Money: the five letter word we need to reclaim
First published: Mslexia
My last blog as editor of the September issue of Mslexia, so I think I should tell you why I chose what I did for the issue. Value is the theme because it is something I have been forced to think about a lot this year.
I began it surveying the wreckage of my marriage after I discovered my husband was having an affair. There is nothing like adultery to make you feel worthless – or aware you need money to survive the carnage.
In January as my life went into free-fall, and despite being the snottiest weeper you could have at your kitchen table, women – some of whom I knew only through social media – rallied together and caught me.
Many were authors, quite a few Mslexia readers. All true friends, who have turned a bruising year into one of miracles.
When one of those friends, Debbie Taylor, asked me to edit the autumn issue of Mslexia, I wanted to celebrate the sisterhood we have supporting us. I wanted to acknowledge how through the pages of this magazine authors whose success is stellar offer a helping hand to those just starting out.
I wanted also to remind us of the generosity of spirit and action that exists in the community of women writers.
So how do we put a price on that? Indeed should we?
Oh, money: it isn’t the root of all evil – it’s the root of maximum embarrassment when asking to be paid. Too often professional writers are made to feel as if they’d joined Isis such is the scorn poured upon us when asking for a fee.
‘It’s great marketing ’ is the most common response from organisers of literary festivals who’d make the Pope feel guilty for turning them down.
To be fair they do have a point. It is great marketing, just not for the writer. I’ve yet to see a festival or media outlet that doesn’t benefit more than the author from their presence on the platform.
Organisations get away with such cheap tricks because most of us – especially women – have been brought up to feel grubby about money. It’s another way to make us ‘know our place’.
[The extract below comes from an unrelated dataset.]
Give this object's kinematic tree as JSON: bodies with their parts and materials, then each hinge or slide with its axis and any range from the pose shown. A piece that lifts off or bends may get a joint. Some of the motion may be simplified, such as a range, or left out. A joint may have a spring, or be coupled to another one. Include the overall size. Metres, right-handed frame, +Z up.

Last week over lunch with a friend who heads the HR department in a multinational, I was told that women demand far less than men when it comes to pay rises. No matter how good they are at their job, they wait for a bonus, rather than demand one. ‘They really undervalue themselves,’ he said.
It’s the same with writers: too often we take the ticket when offered a guilt trip and feel sleazy inside for mentioning money. We love our job: we are rich in ‘cultural capital’. That should be sufficient.
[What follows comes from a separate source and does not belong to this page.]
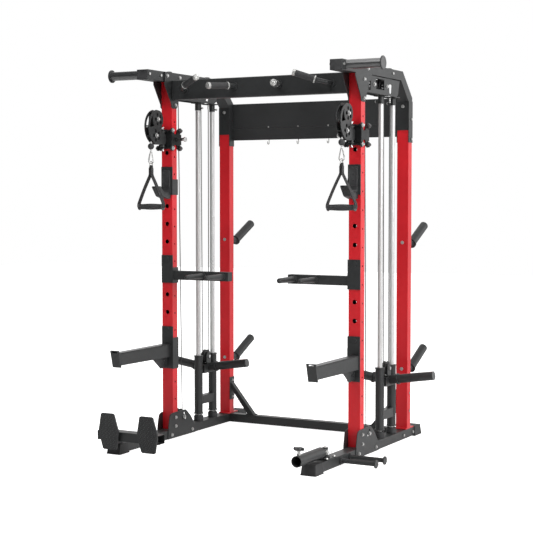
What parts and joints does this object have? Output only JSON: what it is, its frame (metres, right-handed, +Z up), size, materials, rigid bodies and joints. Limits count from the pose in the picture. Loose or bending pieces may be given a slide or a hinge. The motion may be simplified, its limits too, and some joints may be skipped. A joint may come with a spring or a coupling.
{
  "type": "power rack with cable columns",
  "caption": "Free-standing power rack with plate-loaded cable columns, swivelling pulley trolleys, pull-up grips, dip arms, spotter arms, bar hooks and plate storage.",
  "frame": {"origin": "on the floor, at the centre of the machine's bounding box", "axes": "+X to the right of a person facing the machine, +Y to the back, +Z up"},
  "size_m": [1.774, 1.6724, 2.122],
  "materials": {
    "red_powder_coat": "satin powder coat",
    "black_powder_coat": "fine textured powder coat",
    "hard_chrome": "polished",
    "bright_zinc": "bright zinc plate",
    "black_rubber": "moulded, fine texture",
    "pulley_nylon": "moulded nylon",
    "cable_sheath": "smooth sheath over steel rope",
    "strap_webbing": "woven webbing"
  },
  "bodies": {
    "frame": {"base_rails": "black_powder_coat", "front_columns": "red_powder_coat", "rear_columns": "red_powder_coat", "base_gusset_plates": "black_powder_coat", "top_side_tubes": "black_powder_coat", "top_gusset_plates": "black_powder_coat", "pull_up_crossbeam": "black_powder_coat", "pull_up_stubs": "black_powder_coat", "pull_up_grips": "black_rubber", "wide_grip_bars": "black_powder_coat", "header_panel": "black_powder_coat", "rear_upper_crossbar": "black_powder_coat", "accessory_hooks": "bright_zinc", "rear_lower_crossmember": "black_powder_coat", "corner_braces": "black_powder_coat", "rubber_feet": "black_rubber", "storage_posts": "black_powder_coat", "band_pegs": "black_powder_coat", "guide_rods": "hard_chrome", "rod_collars": "black_powder_coat", "rod_bumpers": "black_rubber", "pulley_axles": "bright_zinc", "frame_bolts": "bright_zinc", "column_cables": "cable_sheath", "lift_cables": "cable_sheath", "row_foot_plates": "black_powder_coat", "landmine_base": "black_powder_coat"},
    "carriage_right": {"weight_carriage_right": "black_powder_coat"},
    "carriage_pulley_right": {"carriage_pulley_right": "pulley_nylon"},
    "front_top_pulley_right": {"front_top_pulley_right": "pulley_nylon"},
    "rear_top_pulley_right": {"rear_top_pulley_right": "pulley_nylon"},
    "base_pulley_right": {"base_pulley_right": "pulley_nylon"},
    "trolley_right": {"trolley_right": "black_powder_coat"},
    "pop_pin_right": {"trolley_pop_pin_right": "bright_zinc"},
    "swivel_right": {"swivel_yoke_right": "black_powder_coat"},
    "upper_swivel_pulley_right": {"upper_swivel_pulley_right": "pulley_nylon"},
    "lower_swivel_pulley_right": {"lower_swivel_pulley_right": "pulley_nylon"},
    "cable_end_right": {"cable_end_right": "bright_zinc"},
    "pull_handle_right": {"pull_handle_right": "strap_webbing"},
    "bar_hook_right": {"bar_hook_right": "black_powder_coat"},
    "dip_arm_right": {"dip_arm_right": "black_powder_coat"},
    "spotter_arm_right": {"spotter_arm_right": "black_powder_coat"},
    "carriage_left": {"weight_carriage_left": "black_powder_coat"},
    "carriage_pulley_left": {"carriage_pulley_left": "pulley_nylon"},
    "front_top_pulley_left": {"front_top_pulley_left": "pulley_nylon"},
    "rear_top_pulley_left": {"rear_top_pulley_left": "pulley_nylon"},
    "base_pulley_left": {"base_pulley_left": "pulley_nylon"},
    "trolley_left": {"trolley_left": "black_powder_coat"},
    "pop_pin_left": {"trolley_pop_pin_left": "bright_zinc"},
    "swivel_left": {"swivel_yoke_left": "black_powder_coat"},
    "upper_swivel_pulley_left": {"upper_swivel_pulley_left": "pulley_nylon"},
    "lower_swivel_pulley_left": {"lower_swivel_pulley_left": "pulley_nylon"},
    "cable_end_left": {"cable_end_left": "bright_zinc"},
    "pull_handle_left": {"pull_handle_left": "strap_webbing"},
    "bar_hook_left": {"bar_hook_left": "black_powder_coat"},
    "dip_arm_left": {"dip_arm_left": "black_powder_coat"},
    "spotter_arm_left": {"spotter_arm_left": "black_powder_coat"},
    "landmine_yoke": {"landmine_yoke": "black_powder_coat"},
    "landmine_sleeve": {"landmine_sleeve": "black_powder_coat"},
    "landmine_knob": {"landmine_knob": "black_powder_coat"}
  },
  "joints": [
    {"name": "carriage_slide_right", "type": "slide", "parent": "frame", "child": "carriage_right", "axis": [0, 0, 1], "range_m": [0, 0.8], "deforming": ["lift_cables"]},
    {"name": "carriage_pulley_spin_right", "type": "hinge", "parent": "carriage_right", "child": "carriage_pulley_right", "pos_m": [0.5945, 0.26484, 0.437], "axis": [1, 0, 0], "continuous": true},
    {"name": "front_top_pulley_spin_right", "type": "hinge", "parent": "frame", "child": "front_top_pulley_right", "pos_m": [0.5945, 0.00184, 2.01], "axis": [1, 0, 0], "continuous": true},
    {"name": "rear_top_pulley_spin_right", "type": "hinge", "parent": "frame", "child": "rear_top_pulley_right", "pos_m": [0.5945, 0.17484, 2.01], "axis": [1, 0, 0], "continuous": true},
    {"name": "base_pulley_spin_right", "type": "hinge", "parent": "frame", "child": "base_pulley_right", "pos_m": [0.5945, -0.04316, 0.116], "axis": [1, 0, 0], "continuous": true},
    {"name": "trolley_slide_right", "type": "slide", "parent": "frame", "child": "trolley_right", "axis": [0, 0, 1], "range_m": [0, 0.1]},
    {"name": "pop_pin_slide_right", "type": "slide", "parent": "trolley_right", "child": "pop_pin_right", "axis": [1, 0, 0], "range_m": [0, 0.013]},
    {"name": "swivel_turn_right", "type": "hinge", "parent": "trolley_right", "child": "swivel_right", "pos_m": [0.5945, -0.20416, 1.7314], "axis": [0, 0, 1], "range_deg": [-60, 60]},
    {"name": "upper_swivel_pulley_spin_right", "type": "hinge", "parent": "swivel_right", "child": "upper_swivel_pulley_right", "pos_m": [0.5945, -0.27016, 1.841], "axis": [1, 0, 0], "continuous": true},
    {"name": "lower_swivel_pulley_spin_right", "type": "hinge", "parent": "swivel_right", "child": "lower_swivel_pulley_right", "pos_m": [0.5945, -0.28816, 1.749], "axis": [1, 0, 0], "continuous": true},
    {"name": "cable_pull_right", "type": "slide", "parent": "swivel_right", "child": "cable_end_right", "axis": [0, -0.8, -0.6], "range_m": [0, 1.6]},
    {"name": "handle_swing_right", "type": "hinge", "parent": "cable_end_right", "child": "pull_handle_right", "pos_m": [0.5945, -0.32466, 1.589], "axis": [-1, 0, 0], "range_deg": [0, 60]},
    {"name": "bar_hook_turn_right", "type": "hinge", "parent": "frame", "child": "bar_hook_right", "pos_m": [0.5945, -0.16016, 1.55302], "axis": [0, 1, 0], "range_deg": [0, 90]},
    {"name": "dip_arm_turn_right", "type": "hinge", "parent": "frame", "child": "dip_arm_right", "pos_m": [0.5945, -0.16016, 1.04332], "axis": [0, 1, 0], "range_deg": [0, 90]},
    {"name": "spotter_arm_turn_right", "type": "hinge", "parent": "frame", "child": "spotter_arm_right", "pos_m": [0.5945, -0.16016, 0.63556], "axis": [0, 1, 0], "range_deg": [0, 90]},
    {"name": "carriage_slide_left", "type": "slide", "parent": "frame", "child": "carriage_left", "axis": [0, 0, 1], "range_m": [0, 0.8], "deforming": ["lift_cables"]},
    {"name": "carriage_pulley_spin_left", "type": "hinge", "parent": "carriage_left", "child": "carriage_pulley_left", "pos_m": [-0.5945, 0.26484, 0.437], "axis": [1, 0, 0], "continuous": true},
    {"name": "front_top_pulley_spin_left", "type": "hinge", "parent": "frame", "child": "front_top_pulley_left", "pos_m": [-0.5945, 0.00184, 2.01], "axis": [1, 0, 0], "continuous": true},
    {"name": "rear_top_pulley_spin_left", "type": "hinge", "parent": "frame", "child": "rear_top_pulley_left", "pos_m": [-0.5945, 0.17484, 2.01], "axis": [1, 0, 0], "continuous": true},
    {"name": "base_pulley_spin_left", "type": "hinge", "parent": "frame", "child": "base_pulley_left", "pos_m": [-0.5945, -0.04316, 0.116], "axis": [1, 0, 0], "continuous": true},
    {"name": "trolley_slide_left", "type": "slide", "parent": "frame", "child": "trolley_left", "axis": [0, 0, 1], "range_m": [0, 0.1]},
    {"name": "pop_pin_slide_left", "type": "slide", "parent": "trolley_left", "child": "pop_pin_left", "axis": [-1, 0, 0], "range_m": [0, 0.013]},
    {"name": "swivel_turn_left", "type": "hinge", "parent": "trolley_left", "child": "swivel_left", "pos_m": [-0.5945, -0.20416, 1.7314], "axis": [0, 0, 1], "range_deg": [-60, 60]},
    {"name": "upper_swivel_pulley_spin_left", "type": "hinge", "parent": "swivel_left", "child": "upper_swivel_pulley_left", "pos_m": [-0.5945, -0.27016, 1.841], "axis": [1, 0, 0], "continuous": true},
    {"name": "lower_swivel_pulley_spin_left", "type": "hinge", "parent": "swivel_left", "child": "lower_swivel_pulley_left", "pos_m": [-0.5945, -0.28816, 1.749], "axis": [1, 0, 0], "continuous": true},
    {"name": "cable_pull_left", "type": "slide", "parent": "swivel_left", "child": "cable_end_left", "axis": [0, -0.8, -0.6], "range_m": [0, 1.6]},
    {"name": "handle_swing_left", "type": "hinge", "parent": "cable_end_left", "child": "pull_handle_left", "pos_m": [-0.5945, -0.32466, 1.589], "axis": [-1, 0, 0], "range_deg": [0, 60]},
    {"name": "bar_hook_turn_left", "type": "hinge", "parent": "frame", "child": "bar_hook_left", "pos_m": [-0.5945, -0.16016, 1.55302], "axis": [0, -1, 0], "range_deg": [0, 90]},
    {"name": "dip_arm_turn_left", "type": "hinge", "parent": "frame", "child": "dip_arm_left", "pos_m": [-0.5945, -0.16016, 1.04332], "axis": [0, -1, 0], "range_deg": [0, 90]},
    {"name": "spotter_arm_turn_left", "type": "hinge", "parent": "frame", "child": "spotter_arm_left", "pos_m": [-0.5945, -0.16016, 0.63556], "axis": [0, -1, 0], "range_deg": [0, 90]},
    {"name": "landmine_turn", "type": "hinge", "parent": "frame", "child": "landmine_yoke", "pos_m": [0.5945, -0.51216, 0.095], "axis": [0, 0, 1], "range_deg": [-60, 60]},
    {"name": "landmine_tilt", "type": "hinge", "parent": "landmine_yoke", "child": "landmine_sleeve", "pos_m": [0.5945, -0.54216, 0.095], "axis": [-1, 0, 0], "range_deg": [0, 80]},
    {"name": "landmine_knob_turn", "type": "hinge", "parent": "landmine_sleeve", "child": "landmine_knob", "pos_m": [0.5945, -0.80816, 0.095], "axis": [0, 0, 1], "continuous": true}
  ],
  "couplings": [
    {"joint": "carriage_pulley_spin_right", "follows": "carriage_slide_right", "rad_per_m": -27.778},
    {"joint": "front_top_pulley_spin_right", "follows": "carriage_slide_right", "rad_per_m": 49.261},
    {"joint": "rear_top_pulley_spin_right", "follows": "carriage_slide_right", "rad_per_m": 49.261},
    {"joint": "base_pulley_spin_right", "follows": "carriage_slide_right", "rad_per_m": -51.813},
    {"joint": "lower_swivel_pulley_spin_right", "follows": "carriage_slide_right", "rad_per_m": 55.556},
    {"joint": "cable_pull_right", "follows": "carriage_slide_right", "ratio": 2},
    {"joint": "carriage_pulley_spin_left", "follows": "carriage_slide_left", "rad_per_m": -27.778},
    {"joint": "front_top_pulley_spin_left", "follows": "carriage_slide_left", "rad_per_m": 49.261},
    {"joint": "rear_top_pulley_spin_left", "follows": "carriage_slide_left", "rad_per_m": 49.261},
    {"joint": "base_pulley_spin_left", "follows": "carriage_slide_left", "rad_per_m": -51.813},
    {"joint": "lower_swivel_pulley_spin_left", "follows": "carriage_slide_left", "rad_per_m": 55.556},
    {"joint": "cable_pull_left", "follows": "carriage_slide_left", "ratio": 2}
  ]
}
Bollocks! Cultural capital doesn’t pay bills.
This – and yes, I admit it the need to feel less embarrassed about my own finances – is why I jumped at the chance to get Vanessa Ugatti to write a piece about the magic formula for negotiating payment for our work. We need to know our value and not be afraid of stating it.
Say that again: ‘I need to know my value and not be afraid of stating it.’ Copy that down and stick it over the mirrors in your bathroom, your bedroom, your hallway. Stick it in your purse so it tumbles out every time you go to pay for the shopping. Repeat it every morning and before you go to bed.
Of course friends know our value, even if we don’t. I was thinking about this when I read Roz Warren’s pitch about how to show a writer you are their true friend. How could I resist a pitch that said: support their career; buy their book; spread the word about their work; write fabulous reviews on Good Reads and Amazon; and use your creativity to have fun?
I loved the impish delight Roz’s friends took in guerrilla marketing. It really is a great way to show that you love an author – whether you have met them or not.
This has been a bruising time to live through. In fact it has been the most frightening 12 months of my life. I thought I had lost everything, including friends from whom I had become increasingly isolated from thanks to a dysfunctional home life.
But, I hadn’t. They were all around me: women of such fabulousness and power.
Someone said, if you want to know your value, don’t look at what you do, look at the people you attract. I don’t mean lovers and partners. I mean the women who come into our lives. For me that includes the community that makes up Mslexia: staff, readers, contributors.
I have really enjoyed editing this issue, and am grateful that you have let me into your lives with it. I hope it provides you with a wealth of support, because we are of valuable, very valuable, not just in what we do, but in who we are. And who are we? Why, women who write, of course.